Phreesia, Inc. (NYSE:PHR) Q4 2024 Earnings Call Transcript

But we did think it was really important as we have over the last couple of years significantly increased that investment level. And then in terms of change, look, let’s start with it’s been pretty terrible for a lot of our clients. Like, there’s really no sugarcoating that a major part of the healthcare infrastructure was attacked, and it’s pretty terrible. And we’re doing everything we can to help our clients. We’re just collect dollars and making sure that they can keep running their businesses as they were. And from what we can tell, almost all of them still are, although it’s really putting strain on them. And in terms of how we work with change, they were one of our clearinghouses. So we, as part of our service, provide eligibility and benefit checks as part of a lot of our services.

And we’ve been working with change as one of our clearinghouses for years. And to call out our team, over the last couple of weeks really quickly when they identified it started moving to our backup and alternate clearing houses to move the vast majority of our volume. They did that above and beyond normally what they do. It was a ton of work. I can’t thank them enough. I know it made a big difference to our clients so that it really didn’t disrupt their business. But look, this is a — this was a pretty big attack on American — on the American healthcare infrastructure and I think it’s pretty shitty.

Operator: Our next question comes from the line of Anne Samuel with JPMorgan.

Anne Samuel: You called out in your letter that payment processing was helped in some part by better utilization. And I was just wondering if maybe you could touch on what kind of utilization you’re embedding within your full year forecast for the year?

Balaji Gandhi: I think this is something we’ve talked about a lot on these calls is the swing factors. The biggest swing factors on payment processing is things like weather, things like where different days on the calendar fall in a given quarter, and that’s how we sort of model it. We model it with years of history on experience like that. Obviously, weather can play a role, which is not as predictable, but that’s sort of it. I don’t think we sort of talk about like specific patterns and usage, utilization of services as being as big as bank factor.

Anne Samuel: And then maybe just one more. I was hoping you could touch on your postscript engagement product, how that works? And is there are you partnering with the pharmacies maybe to measure follow through?
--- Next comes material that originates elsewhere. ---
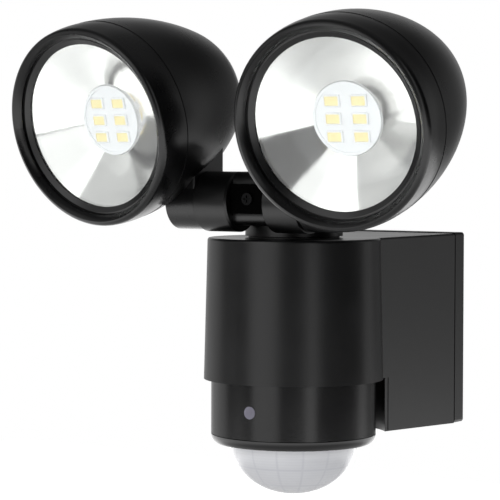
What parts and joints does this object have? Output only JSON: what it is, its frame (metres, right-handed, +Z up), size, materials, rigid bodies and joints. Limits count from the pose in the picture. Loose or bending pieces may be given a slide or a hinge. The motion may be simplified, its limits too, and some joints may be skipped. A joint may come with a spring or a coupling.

Or is there an opportunity to do that?

Balaji Gandhi: We’ll not get through, I’m very excited about this product. I was jumping right to the end, Anne. This is a product that’s been worked on for quite some time, really excited about it. I know the team is too. And this is, at its simplest form, when you get a script from the provider, it just makes so much sense to be able to get a reminder to fill it. Filling your prescription is just so important at every stage. If your doctor thinks that you need to be on a therapy, they should nudge you as many as much as possible to fill that therapy and answer any of your questions. And frankly, also know why and if you’re not doing it, so they can better inform you as to why it’s important. And so we’ve been working on this product for some time.

It was developed all in-house, early indications are the response has been phenomenal, the impact to patients has been is looking very tremendous, and we’re pretty excited about it. And early on, I don’t think we’re talking about who we’re partnering about with it, but I’m personally pretty excited about it. It’s a really nice valuable add on to our patients and providers.

Operator: Our next question comes from the line of John Ransom with Raymond James.

John Ransom: So it looks like you guys are kind of settling into a nice groove with g and a leverage and the like. As we think about your company, let’s just think 5 years out and assume because it’s easy math that you can grow your top-line 20% for the foreseeable future. How should we think about the concurrent growth in G&A and marketing and R&D that would accompany a theoretical kind of 5 year 20%?

Balaji Gandhi: Yes. John, this is Balaji. So first of all, I mean, I know you’re trying to project out, but we’re really formally talking about fiscal 2025. But let me we can try to be helpful. I think we made some pretty specific comments about G&A, where we did a lot of analysis on public company costs and we felt that to be a world class public company and have all the right processes and procedures and people in place. We’re going to have to make some investments, we could choose to delay them, we chose not to. So, we feel pretty good about where we’re running now to support a larger organization. But there’s obviously the cost of things go up every year, but, it’s not like there’s an order of magnitude increase in the resources we need.

Chaim Indig: No. And I think you’ve seen that operating leverage happen for years now.

Balaji Gandhi: Yes. Right. As the dollar amount of real change.

John Ransom: Then let’s give you a question that you might answer. The FT&R hiring season is coming up. How do we think about, you you’ve had some different thoughts about how quickly or how not quickly you grow that FT&R for us. So maybe talk about your goals for hiring and kind of your learnings of productivity as you try to ramp that up a couple of years ago?